Reported by:	ayleph	Owned by:
Priority:	major	Milestone:
Component:	programming	Keywords:	pdf, ascii, unicode, decode
Cc:		Parent Tickets:

Description

A user tried to upload a PDF file but it failed to process. I found the following in my celery logfile.
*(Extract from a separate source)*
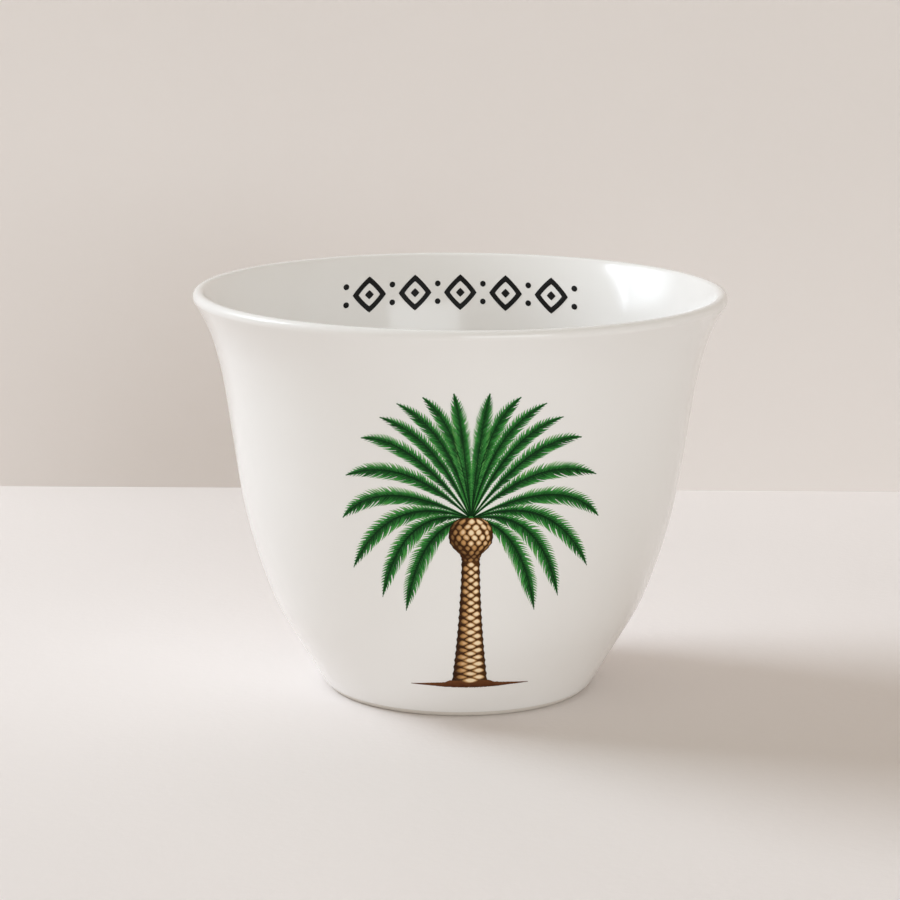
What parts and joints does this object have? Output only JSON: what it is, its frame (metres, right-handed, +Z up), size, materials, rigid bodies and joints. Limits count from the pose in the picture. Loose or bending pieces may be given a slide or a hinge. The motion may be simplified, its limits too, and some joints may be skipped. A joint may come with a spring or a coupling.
{
  "type": "coffee cup",
  "caption": "Small handleless porcelain coffee cup with a flared rounded lip, a recessed foot ring, a date palm in fired-on colours outside and a lozenge ornament inside.",
  "frame": {"origin": "centre of the foot, on the surface that the cup stands on", "axes": "+Z up along the axis that the cup is turned about; -Y is the side with the palm; +X is to the right when looking at the palm"},
  "size_m": [0.07, 0.07, 0.0532],
  "materials": {
    "porcelain": "bare fired porcelain, matt",
    "glaze": "clear glossy glaze over white porcelain",
    "frond_green": "fired-on green, gloss",
    "rib_green": "fired-on dark green, gloss",
    "bark_brown": "fired-on brown, gloss",
    "scale_tan": "fired-on tan, gloss",
    "ground_brown": "fired-on dark brown, gloss",
    "band_black": "fired-on black, gloss"
  },
  "bodies": {
    "root": {"porcelain_body": "porcelain", "glaze_coat": "glaze", "foot_glaze": "glaze", "palm_fronds": "frond_green", "palm_ribs": "rib_green", "palm_trunk": "bark_brown", "palm_scales": "scale_tan", "palm_ground": "ground_brown", "inner_band": "band_black"}
  },
  "joints": []
}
[2015-08-24 21:01:58,235: ERROR/MainProcess] Task mediagoblin.processing.task.ProcessMedia[05fe5efc-fe9f-47b8-8c49-6133ee66e1ee] raised unexpected: UnicodeDecodeError('ascii', 'Creator:        Microsoft\xc2\xae Word 2010\n', 25, 26, 'ordinal not in range(128)')
Traceback (most recent call last):
  File "/path/to/mediagoblin/lib/python2.7/site-packages/celery-3.1.17-py2.7.egg/celery/app/trace.py", line 240, in trace_task
    R = retval = fun(*args, **kwargs)
  File "/path/to/mediagoblin/lib/python2.7/site-packages/celery-3.1.17-py2.7.egg/celery/app/trace.py", line 438, in __protected_call__
    return self.run(*args, **kwargs)
  File "/path/to/mediagoblin/mediagoblin/processing/task.py", line 101, in run
    processor.process(**reprocess_info)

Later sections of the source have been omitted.